## START Dataset rows

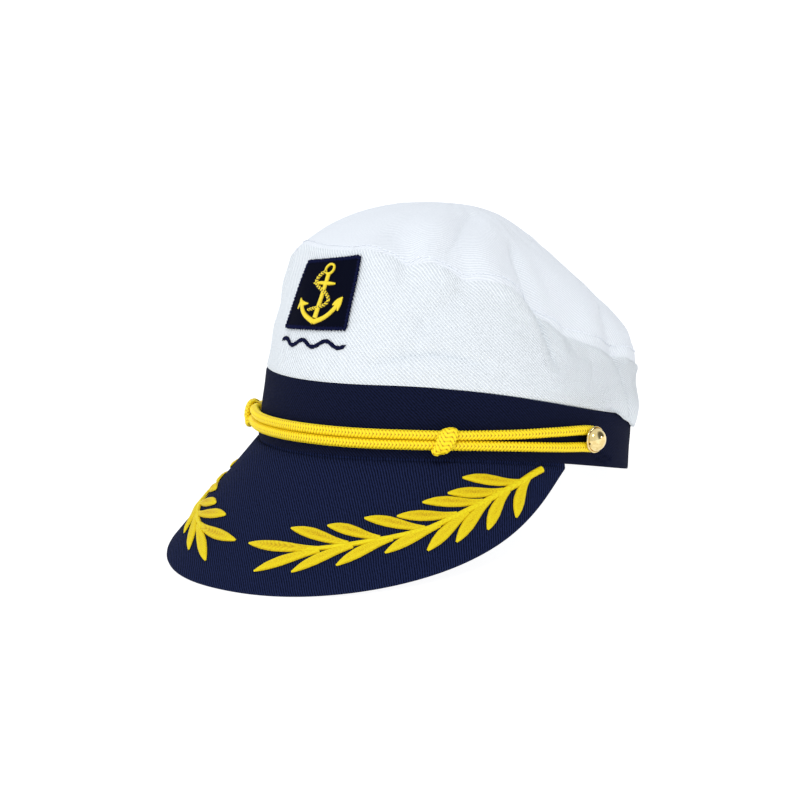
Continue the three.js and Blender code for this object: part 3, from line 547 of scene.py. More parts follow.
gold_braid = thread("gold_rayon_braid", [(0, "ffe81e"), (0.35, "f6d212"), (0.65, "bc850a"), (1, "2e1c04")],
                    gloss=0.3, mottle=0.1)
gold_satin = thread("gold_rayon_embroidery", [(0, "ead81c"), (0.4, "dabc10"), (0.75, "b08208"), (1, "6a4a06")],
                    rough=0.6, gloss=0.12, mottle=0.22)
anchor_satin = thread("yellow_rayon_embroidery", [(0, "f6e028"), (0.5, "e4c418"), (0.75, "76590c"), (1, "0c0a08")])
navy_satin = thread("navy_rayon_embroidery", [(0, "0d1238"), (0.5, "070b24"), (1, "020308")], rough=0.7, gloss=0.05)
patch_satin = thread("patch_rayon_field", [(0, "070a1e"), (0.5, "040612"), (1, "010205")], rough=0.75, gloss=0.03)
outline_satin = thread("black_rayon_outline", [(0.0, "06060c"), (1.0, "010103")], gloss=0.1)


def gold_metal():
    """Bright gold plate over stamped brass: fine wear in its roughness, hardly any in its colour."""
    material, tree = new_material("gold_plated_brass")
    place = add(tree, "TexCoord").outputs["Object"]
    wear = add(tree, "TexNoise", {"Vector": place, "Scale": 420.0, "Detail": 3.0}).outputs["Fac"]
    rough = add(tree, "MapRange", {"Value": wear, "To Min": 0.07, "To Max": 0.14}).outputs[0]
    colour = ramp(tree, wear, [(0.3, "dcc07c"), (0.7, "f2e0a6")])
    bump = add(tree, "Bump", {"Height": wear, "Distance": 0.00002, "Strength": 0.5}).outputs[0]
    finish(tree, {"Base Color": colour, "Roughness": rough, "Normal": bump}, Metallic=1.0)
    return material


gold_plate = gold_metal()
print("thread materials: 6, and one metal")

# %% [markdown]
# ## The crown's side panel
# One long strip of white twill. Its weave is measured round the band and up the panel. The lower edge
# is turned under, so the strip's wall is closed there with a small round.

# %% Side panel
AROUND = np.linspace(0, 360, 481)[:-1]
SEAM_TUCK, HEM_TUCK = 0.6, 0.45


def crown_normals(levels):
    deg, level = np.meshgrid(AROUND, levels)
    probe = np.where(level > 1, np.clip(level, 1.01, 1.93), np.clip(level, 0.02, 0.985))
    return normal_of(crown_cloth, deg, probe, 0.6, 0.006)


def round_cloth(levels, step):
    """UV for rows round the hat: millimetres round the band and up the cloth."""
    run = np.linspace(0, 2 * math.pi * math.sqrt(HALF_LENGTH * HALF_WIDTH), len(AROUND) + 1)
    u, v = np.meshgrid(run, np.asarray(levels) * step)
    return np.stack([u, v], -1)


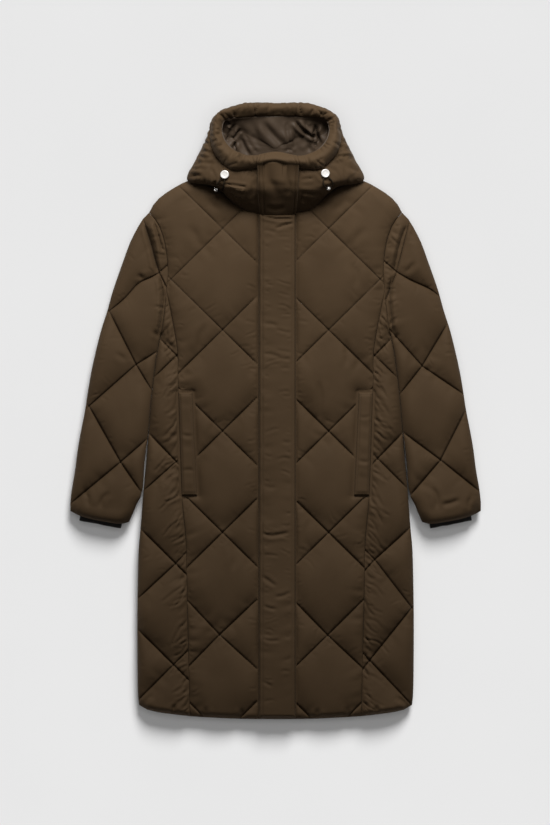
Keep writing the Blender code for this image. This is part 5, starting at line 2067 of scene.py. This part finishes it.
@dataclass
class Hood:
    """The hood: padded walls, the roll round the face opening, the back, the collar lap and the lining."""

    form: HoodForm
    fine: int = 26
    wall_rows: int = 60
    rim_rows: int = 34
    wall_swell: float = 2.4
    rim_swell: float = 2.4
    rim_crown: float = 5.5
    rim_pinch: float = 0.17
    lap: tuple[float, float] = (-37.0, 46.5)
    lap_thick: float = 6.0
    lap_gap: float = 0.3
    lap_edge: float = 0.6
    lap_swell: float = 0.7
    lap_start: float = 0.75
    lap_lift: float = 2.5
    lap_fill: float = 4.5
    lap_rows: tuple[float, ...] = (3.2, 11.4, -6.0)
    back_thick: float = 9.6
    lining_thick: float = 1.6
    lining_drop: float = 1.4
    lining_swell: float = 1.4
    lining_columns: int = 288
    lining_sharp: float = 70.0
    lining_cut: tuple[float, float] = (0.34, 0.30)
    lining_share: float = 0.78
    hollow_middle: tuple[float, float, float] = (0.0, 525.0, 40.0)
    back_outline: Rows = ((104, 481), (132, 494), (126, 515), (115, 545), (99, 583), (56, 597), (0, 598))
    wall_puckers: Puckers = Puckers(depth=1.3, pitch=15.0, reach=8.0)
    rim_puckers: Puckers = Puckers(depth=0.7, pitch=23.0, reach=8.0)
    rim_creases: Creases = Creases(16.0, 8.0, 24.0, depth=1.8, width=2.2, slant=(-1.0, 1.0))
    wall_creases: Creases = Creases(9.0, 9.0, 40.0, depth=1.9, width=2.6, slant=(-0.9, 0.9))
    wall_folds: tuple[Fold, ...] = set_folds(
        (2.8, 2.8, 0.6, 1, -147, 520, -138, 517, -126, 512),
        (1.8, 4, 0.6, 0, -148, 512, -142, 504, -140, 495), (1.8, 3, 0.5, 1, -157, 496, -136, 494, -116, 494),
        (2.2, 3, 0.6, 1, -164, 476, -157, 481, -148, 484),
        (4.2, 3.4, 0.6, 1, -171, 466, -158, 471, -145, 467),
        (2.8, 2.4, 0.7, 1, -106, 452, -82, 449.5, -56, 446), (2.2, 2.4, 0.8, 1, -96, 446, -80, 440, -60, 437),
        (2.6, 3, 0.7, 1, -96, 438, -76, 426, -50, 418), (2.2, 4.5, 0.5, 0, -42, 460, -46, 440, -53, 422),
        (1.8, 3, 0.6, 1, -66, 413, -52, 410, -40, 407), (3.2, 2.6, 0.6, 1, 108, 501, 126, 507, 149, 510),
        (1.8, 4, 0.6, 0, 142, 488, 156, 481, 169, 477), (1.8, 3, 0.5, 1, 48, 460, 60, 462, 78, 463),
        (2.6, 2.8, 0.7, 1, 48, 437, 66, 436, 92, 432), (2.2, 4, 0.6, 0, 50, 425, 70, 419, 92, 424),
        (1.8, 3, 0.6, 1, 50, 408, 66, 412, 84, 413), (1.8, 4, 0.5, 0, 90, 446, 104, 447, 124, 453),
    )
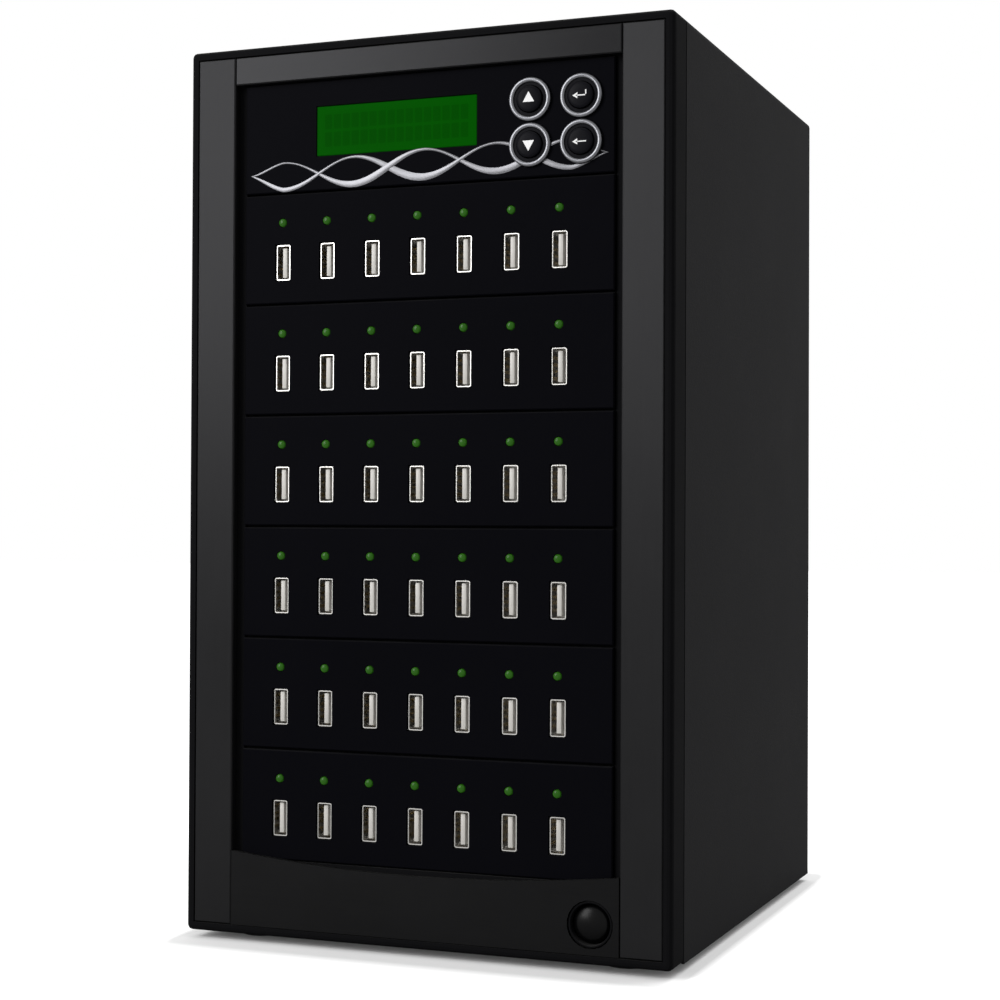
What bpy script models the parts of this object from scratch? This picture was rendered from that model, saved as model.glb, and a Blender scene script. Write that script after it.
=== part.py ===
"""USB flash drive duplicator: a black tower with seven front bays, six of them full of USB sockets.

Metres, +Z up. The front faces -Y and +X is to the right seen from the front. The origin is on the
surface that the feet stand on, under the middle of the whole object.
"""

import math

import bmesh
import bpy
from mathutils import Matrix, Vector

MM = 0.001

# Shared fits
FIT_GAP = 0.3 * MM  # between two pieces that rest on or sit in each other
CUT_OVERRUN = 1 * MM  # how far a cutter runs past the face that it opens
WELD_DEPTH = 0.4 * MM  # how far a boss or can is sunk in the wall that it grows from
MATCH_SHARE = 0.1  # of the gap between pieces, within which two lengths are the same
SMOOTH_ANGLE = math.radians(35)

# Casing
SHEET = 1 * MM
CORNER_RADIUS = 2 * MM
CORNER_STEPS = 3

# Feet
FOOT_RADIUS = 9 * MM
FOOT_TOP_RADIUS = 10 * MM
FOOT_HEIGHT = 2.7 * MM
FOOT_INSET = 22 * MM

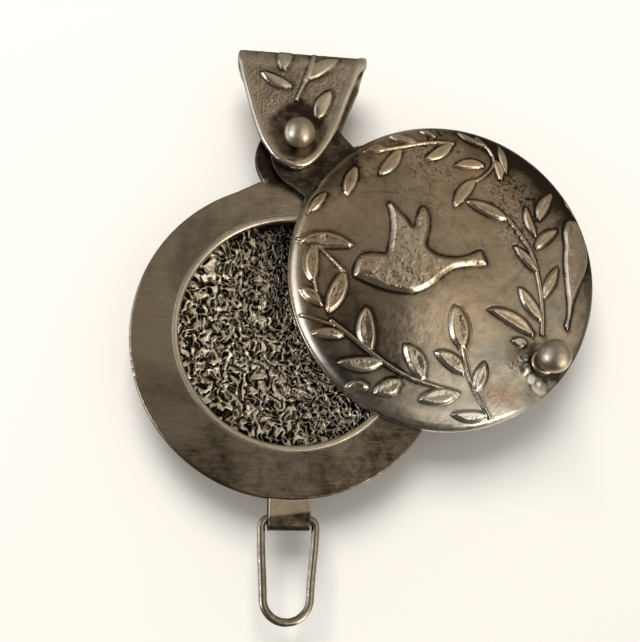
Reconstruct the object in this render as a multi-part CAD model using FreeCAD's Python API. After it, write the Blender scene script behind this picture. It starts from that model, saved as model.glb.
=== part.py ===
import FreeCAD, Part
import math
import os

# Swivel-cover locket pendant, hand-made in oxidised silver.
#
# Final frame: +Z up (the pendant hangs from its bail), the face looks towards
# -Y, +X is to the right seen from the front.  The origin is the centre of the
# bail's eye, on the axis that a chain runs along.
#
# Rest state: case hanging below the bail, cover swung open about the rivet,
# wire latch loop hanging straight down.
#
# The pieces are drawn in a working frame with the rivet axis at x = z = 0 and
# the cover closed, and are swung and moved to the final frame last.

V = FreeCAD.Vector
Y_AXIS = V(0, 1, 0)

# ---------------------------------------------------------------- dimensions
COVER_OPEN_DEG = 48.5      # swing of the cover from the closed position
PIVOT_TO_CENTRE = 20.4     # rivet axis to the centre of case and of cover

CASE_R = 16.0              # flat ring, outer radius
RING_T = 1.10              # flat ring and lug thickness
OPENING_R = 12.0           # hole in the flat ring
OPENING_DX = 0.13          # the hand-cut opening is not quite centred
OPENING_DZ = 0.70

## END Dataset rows

* **Problem**
Quote exactly the lines running from the start of the listing above through the line where "materials: 6, and" is found, and output no other lines.

* **Reply to the exercise**
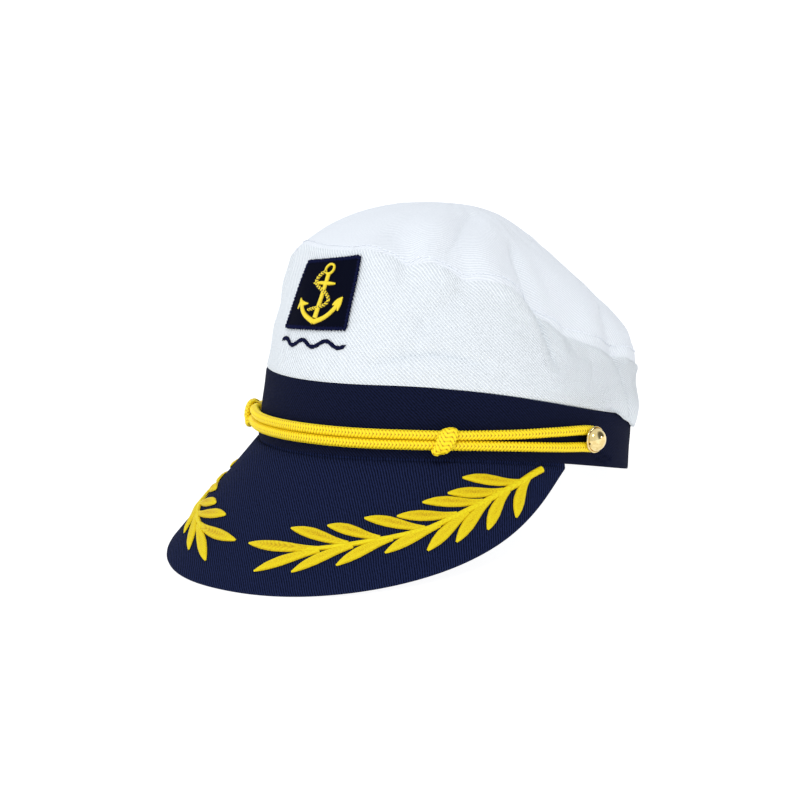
Continue the three.js and Blender code for this object: part 3, from line 547 of scene.py. More parts follow.
gold_braid = thread("gold_rayon_braid", [(0, "ffe81e"), (0.35, "f6d212"), (0.65, "bc850a"), (1, "2e1c04")],
                    gloss=0.3, mottle=0.1)
gold_satin = thread("gold_rayon_embroidery", [(0, "ead81c"), (0.4, "dabc10"), (0.75, "b08208"), (1, "6a4a06")],
                    rough=0.6, gloss=0.12, mottle=0.22)
anchor_satin = thread("yellow_rayon_embroidery", [(0, "f6e028"), (0.5, "e4c418"), (0.75, "76590c"), (1, "0c0a08")])
navy_satin = thread("navy_rayon_embroidery", [(0, "0d1238"), (0.5, "070b24"), (1, "020308")], rough=0.7, gloss=0.05)
patch_satin = thread("patch_rayon_field", [(0, "070a1e"), (0.5, "040612"), (1, "010205")], rough=0.75, gloss=0.03)
outline_satin = thread("black_rayon_outline", [(0.0, "06060c"), (1.0, "010103")], gloss=0.1)


def gold_metal():
    """Bright gold plate over stamped brass: fine wear in its roughness, hardly any in its colour."""
    material, tree = new_material("gold_plated_brass")
    place = add(tree, "TexCoord").outputs["Object"]
    wear = add(tree, "TexNoise", {"Vector": place, "Scale": 420.0, "Detail": 3.0}).outputs["Fac"]
    rough = add(tree, "MapRange", {"Value": wear, "To Min": 0.07, "To Max": 0.14}).outputs[0]
    colour = ramp(tree, wear, [(0.3, "dcc07c"), (0.7, "f2e0a6")])
    bump = add(tree, "Bump", {"Height": wear, "Distance": 0.00002, "Strength": 0.5}).outputs[0]
    finish(tree, {"Base Color": colour, "Roughness": rough, "Normal": bump}, Metallic=1.0)
    return material


gold_plate = gold_metal()
print("thread materials: 6, and one metal")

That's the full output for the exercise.